Boris Johnson is accused of breaking care home visitors pledge

Boris Johnson is accused of breaking care home visitors pledge

Care home chaos as visitors are STILL barred: Boris Johnson is accused of breaking pledge that elderly will be able to hug relatives as report reveals many nursing home residents are still unable to see family

  • Campaigners angry after major report warned care homes couldn’t have visitors 
  • Government is rolling out millions of lateral flow tests to care homes
  • Several local authorities are advising against their use because of inaccuracies 

Boris Johnson has been accused of breaking his pledge that care home residents would be able to hug and hold hands with family members this year.

Campaigners reacted angrily after a major report warned that many residents were still unable to have visitors.

The National Care Forum (NCF) said local authorities were locked in disputes with ministers over the accuracy of rapid tests.

The Government is rolling out millions of lateral flow tests to care homes, but several local authorities are advising against their use because they are not as accurate as alternative PCR tests.

Peter Vann was overcome with emotion when he was able to hug wife Carole for the first time in 12 months (pictured)

Care home managers said visitors are being ‘left out in the cold’ as managers are ‘stuck’ between two different sets of advice over whether to allow indoor visits.

Jenny Morrison, from campaign group Rights for Residents, said Mr Johnson had broken his promise to care home residents. She said: ‘The idea that everyone will hold hands and hug at Christmas is absolutely off the cards. 

That promise was made by the Prime Minister but had no substance or foundation at all.

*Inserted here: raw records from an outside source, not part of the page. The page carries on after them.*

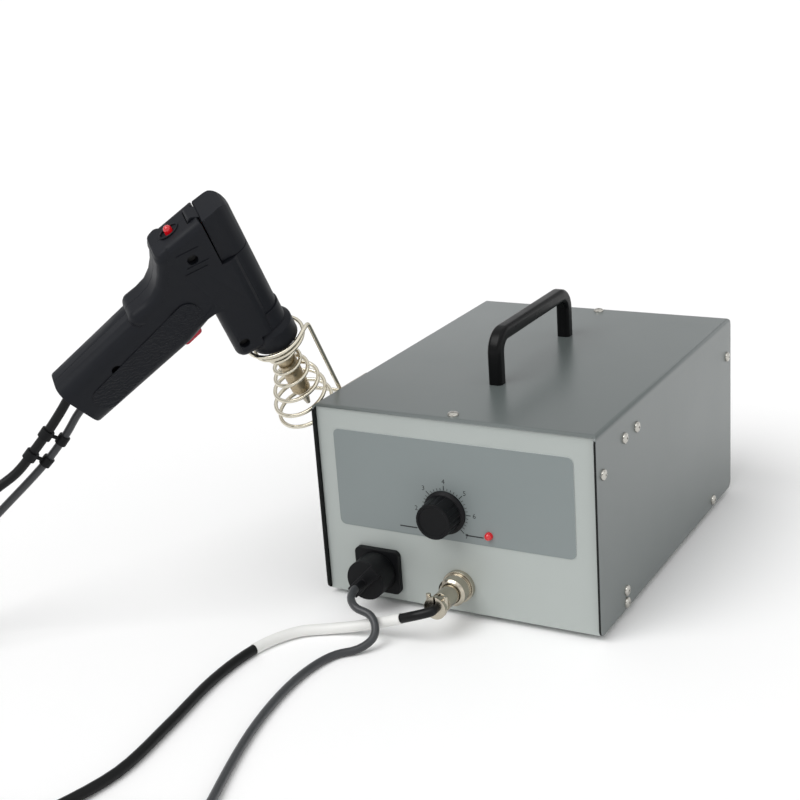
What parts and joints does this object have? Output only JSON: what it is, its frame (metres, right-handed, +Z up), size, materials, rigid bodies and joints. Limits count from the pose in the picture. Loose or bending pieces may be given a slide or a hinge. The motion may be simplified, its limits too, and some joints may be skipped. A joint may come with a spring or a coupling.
{
  "type": "desoldering station",
  "caption": "Vacuum desoldering station: boxed pump unit with knob, outlet and connector, and a pistol-grip iron resting nose down in a coiled wire holder on its side.",
  "frame": {"origin": "centre of the case's footprint on the table, at the bottom of the rubber feet", "axes": "+Z up, -Y out of the front panel, +X to the right seen from the front"},
  "size_m": [0.412, 0.6427, 0.2724],
  "materials": {
    "silver_paint": "fine textured light silver paint",
    "gray_paint": "satin dark gray paint",
    "overlay_film": "printed gray film",
    "black_plastic": "matte moulded",
    "shell_plastic": "satin moulded",
    "red_plastic": "satin crimson",
    "nickel": "nickel plate",
    "chrome_wire": "bright plated",
    "heater_steel": "plain turned",
    "black_rubber": "matte",
    "hose_rubber": "smooth",
    "cable_rubber": "smooth",
    "red_lens": "clear red",
    "white_felt": "felt",
    "white_sleeve": "shrink sleeve",
    "green_laminate": "circuit board",
    "lamination_steel": "laminated",
    "winding_tape": "taped",
    "clear_glass": "clear",
    "red_silicone": "silicone"
  },
  "bodies": {
    "station": {"chassis": "silver_paint", "cover": "gray_paint", "front_overlay": "overlay_film", "carry_handle": "black_plastic", "cover_screws": "nickel", "rubber_feet": "black_rubber", "potentiometer": "nickel", "pump_led": "red_lens", "status_led": "red_lens", "vacuum_flange": "black_plastic", "vacuum_filter": "white_felt", "receptacle": "nickel", "plug_shell": "nickel", "plug_clamp": "nickel", "mains_inlet": "black_plastic", "mains_pins": "nickel", "fuse_holder": "black_plastic", "switch_housing": "black_plastic", "circuit_board": "green_laminate", "transformer_core": "lamination_steel", "transformer_winding": "winding_tape", "pump_motor": "nickel", "pump_head": "black_plastic", "holder_wire": "chrome_wire", "holder_clamp": "nickel", "hose_iron_run": "hose_rubber", "cable_iron_run": "cable_rubber", "hose_coil": "hose_rubber", "cable_coil": "cable_rubber", "hose_front_run": "hose_rubber", "cable_front_run": "cable_rubber", "cord_clips": "black_plastic", "cable_sleeve": "white_sleeve"},
    "knob": {"knob": "black_plastic", "pot_shaft": "nickel"},
    "outlet_cap": {"vacuum_cap": "black_plastic"},
    "plug_ring": {"plug_ring": "nickel"},
    "rocker": {"rocker": "black_plastic"},
    "fuse_cap": {"fuse_cap": "black_plastic"},
    "pump_rotor": {"pump_rotor": "nickel"},
    "iron": {"iron_shell_left": "shell_plastic", "iron_shell_right": "shell_plastic", "iron_screws": "nickel", "iron_collar": "shell_plastic", "iron_led": "red_lens", "heater_cover": "shell_plastic", "heater_barrel": "heater_steel", "nozzle": "heater_steel", "filter_pipe": "clear_glass", "filter_cone": "heater_steel", "filter_disc": "white_felt", "front_seal": "red_silicone", "microswitch": "black_plastic", "grip_grommet": "black_rubber", "hood_pin": "nickel"},
    "hood": {"iron_hood": "shell_plastic", "rear_seal": "red_silicone"},
    "trigger": {"trigger": "red_plastic"}
  },
  "joints": [
    {"name": "iron_lift", "type": "slide", "parent": "station", "child": "iron", "axis": [0, -0.5, 0.866], "range_m": [0, 0.11]},
    {"name": "hood_swing", "type": "hinge", "parent": "iron", "child": "hood", "pos_m": [-0.12398, -0.18439, 0.26008], "axis": [0.7071, -0.6124, -0.3536], "range_deg": [0, 75]},
    {"name": "trigger_pull", "type": "hinge", "parent": "iron", "child": "trigger", "pos_m": [-0.14175, -0.16687, 0.1942], "axis": [-0.7071, 0.6124, 0.3536], "range_deg": [0, 6], "stiffness_Nm_per_rad": 0.8, "springref_deg": -3.44},
    {"name": "knob_turn", "type": "hinge", "parent": "station", "child": "knob", "pos_m": [-0.006, -0.13, 0.0693], "axis": [0, -1, 0], "range_deg": [-135, 135]},
    {"name": "outlet_cap_turn", "type": "hinge", "parent": "station", "child": "outlet_cap", "pos_m": [-0.055, -0.135, 0.0238], "axis": [0, -1, 0], "range_deg": [0, 45]},
    {"name": "plug_ring_turn", "type": "hinge", "parent": "station", "child": "plug_ring", "pos_m": [0.001, -0.13, 0.0217], "axis": [0, -1, 0], "range_deg": [0, 720]},
    {"name": "power_switch", "type": "hinge", "parent": "station", "child": "rocker", "pos_m": [0.05, 0.122, 0.034], "axis": [-1, 0, 0], "range_deg": [0, 19.4]},
    {"name": "fuse_cap_turn", "type": "hinge", "parent": "station", "child": "fuse_cap", "pos_m": [-0.002, 0.13, 0.034], "axis": [0, 1, 0], "range_deg": [0, 90]},
    {"name": "pump_spin", "type": "hinge", "parent": "station", "child": "pump_rotor", "pos_m": [0.03999, 0.058, 0.0395], "axis": [1, 0, 0], "continuous": true}
  ]
}
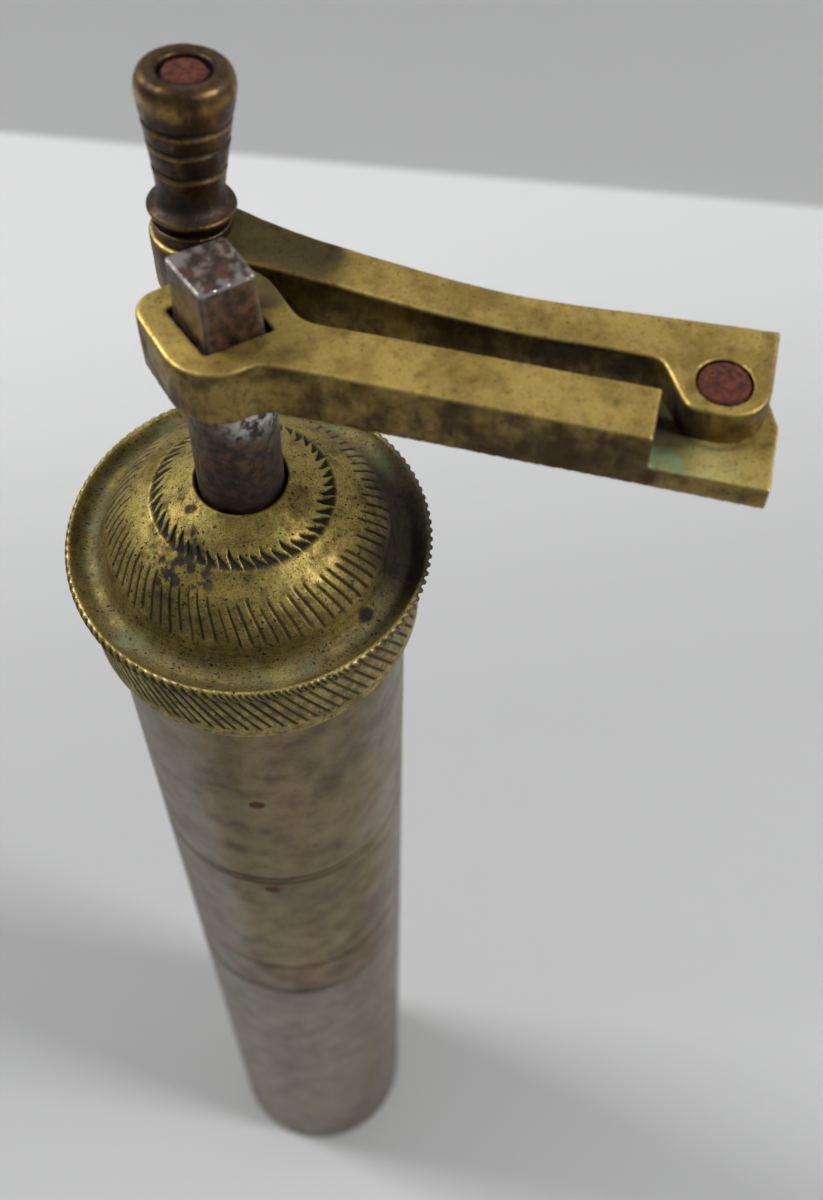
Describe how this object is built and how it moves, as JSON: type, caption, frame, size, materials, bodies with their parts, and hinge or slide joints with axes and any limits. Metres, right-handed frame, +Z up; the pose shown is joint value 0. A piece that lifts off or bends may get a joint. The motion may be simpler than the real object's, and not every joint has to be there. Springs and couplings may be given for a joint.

The Government yesterday said they don’t want to break the promise of allowing festive bubbles, but seem happy to break the promise of letting care home visitors have hugs for Christmas. 

We’re hearing that the majority of homes still haven’t received their tests in the post.

A cuddle at last after a year apart 

Peter Vann was overcome with emotion when he was able to hug wife Carole for the first time in 12 months.

The couple, who have been married for 57 years, had been apart due to various illnesses and the pandemic. But they were finally reunited at Camelot House and Lodge in Wellington, Somerset.

Mr Vann, 79, said: ‘I’m so grateful that they started using the rapid tests.’ Mr Vann, of Budleigh Salterton, Exmouth, is now looking forward to seeing his 73-year-old wife again on Christmas Day. 

‘If the Government have the power to shut pubs and restaurants overnight, they have the power to make guidance on care home visits mandatory.’

The Mail last month launched a major campaign calling for visiting restrictions to be lifted.

The Alzheimer’s Society yesterday begged the Government to issue clear instructions to care providers so that no more vulnerable residents are forced to spend their final days apart from their families.

Age UK said: ‘We’re increasingly worried that many older people and families who have pinned their hopes on reuniting by Christmas are about to be badly let down.’

The report by the NCF was based on a survey of nearly 1,500 care providers who care for almost 51,000 residents, about an eighth of the UK total. It said: ‘The ongoing dispute over the accuracy and use of lateral flow device testing needs to be urgently resolved.’

The tests give results within 30 minutes, but are less accurate than PCR tests. But a study by Oxford University and Public Health England last month concluded they are accurate and sensitive enough to be used in the community.

Vic Rayner, chief executive of the NCF, said meaningful care home visits are ‘simply not achievable without additional resources’.

National guidelines, issued on December 2 promised that all care home residents will finally be able to hug their families again if visitors test negative for Covid-19. Each resident is supposed to be able to nominate two loved ones who will be able to visit them twice a week, regardless of which tier their local area is under.

But care home managers yesterday warned that many of them are yet to receive the tests.

Oona Goldsworthy, chief executive of Brunelcare which runs homes in Bristol, said: ‘The announcement a few weeks ago that relatives would be able to come in by Christmas, and would be able to hug their relatives, isn’t actually happening because of the conflicting advice we’re getting.’

A Department of Health and Social Care spokesman said: ‘To bring families back together safely we have sent out millions of tests, provided free PPE and issued guidance to enable this across all tiers, with homes around the country arranging visits now. Our aim is for all care homes to receive their tests by December 18.’